By this time, neither the pilot nor the observer could physically see the aircraft, their only contact with it being the dot on the map that showed that their drone was still in the air, heading slowly towards Poole Park boating lake.

Then all of a sudden, all communication was lost.

“The pilot and observer packed their kit and drove to the last location of the aircraft shown on the map display. When they arrived in the area of the last position, the controllers regained communication with the aircraft and displayed its GPS coordinates.

“They found the aircraft on a first-floor balcony of a house. There was no one at the front of the property but there was light foot traffic along the path by the lake, about 30m from the aircraft’s location. The aircraft’s right leg had snapped at the mounting bracket, three propeller blades had shattered, and one propeller had detached but was located next to the aircraft.

The investigation revealed that shortly after take-off one of the UA’s two batteries had disconnected which resulted in its maximum speed being restricted.

It also reached the following conclusions regarding what happened.

  • Battery 1 became disconnected shortly after take-off which reduced the UA’s maximum pitch attitude and maximum speed.
  • The pilot did not notice that the ‘battery communication’ message included the words ‘land as soon as possible’.
  • When the wind measured by the UA exceeded the manufacturer’s wind limit the alert message to the pilot advised him to ‘fly with caution’ instead of to ‘land as soon as possible’.
  • The wind at 400 ft was stronger than forecast and at times above the UA’s restricted maximum speed so the pilot could not fly it back towards him.
  • The wind speed calculated by the UA was not displayed to the pilot on his controller app so he did not know that the wind limit had been exceeded.
  • After communication was lost, the UA entered an auto-land mode but it was unable to avoid colliding with a wall.

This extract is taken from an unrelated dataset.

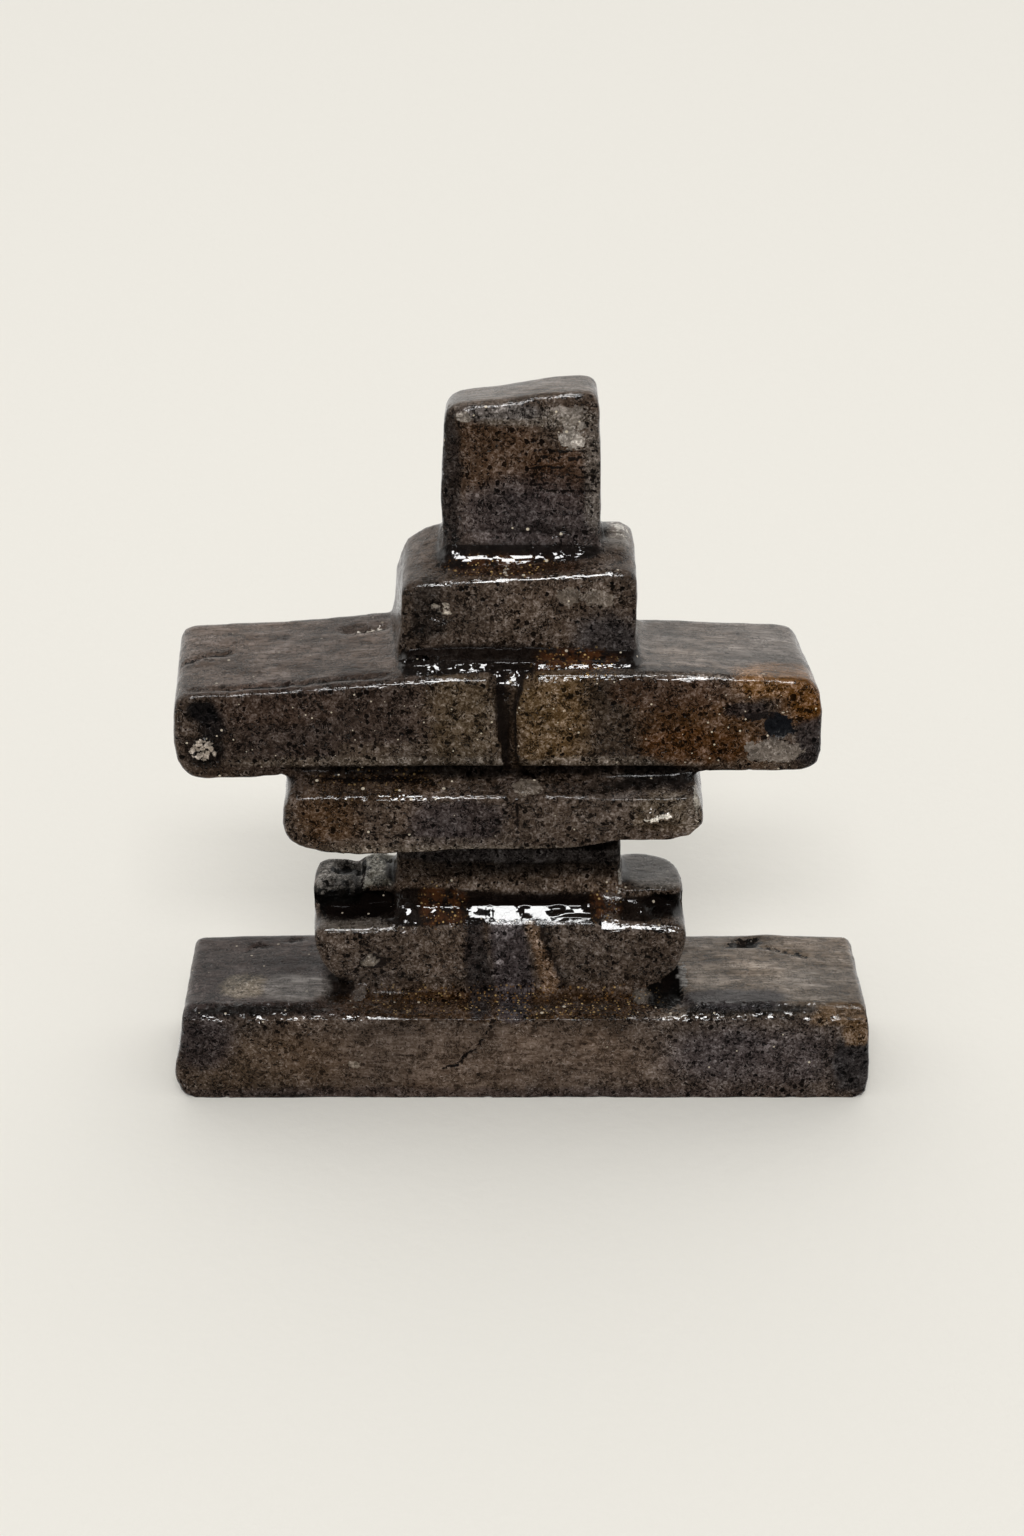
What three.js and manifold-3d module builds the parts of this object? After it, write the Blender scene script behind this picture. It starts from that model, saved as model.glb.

Investigators were also worried that the drone’s response to encountering high winds at altitude was to warn the pilot to fly with caution, instead of advising him to land the drones as soon as possible, since the limit had been exceeded.

In this light, the AAIB made some recommendations to DJI:

  • It is recommended that DJI amend the DJI Pilot and DJI GO4 apps to warn the remote pilot when the wind limit has been exceeded and that the UA should be landed as soon as possible.
  • It is recommended that DJI amend the DJI Pilot and DJI GO4 apps so that an aural alert is triggered when alert messages relating to safety of flight appear.
  • It is recommended that DJI amend the Matrice 200 series user manual to provide information on the pitch attitude limiting system, including the new maximum speed which results from the limit, and the battery level at which it triggers; and communicate this change widely to pilots and operators.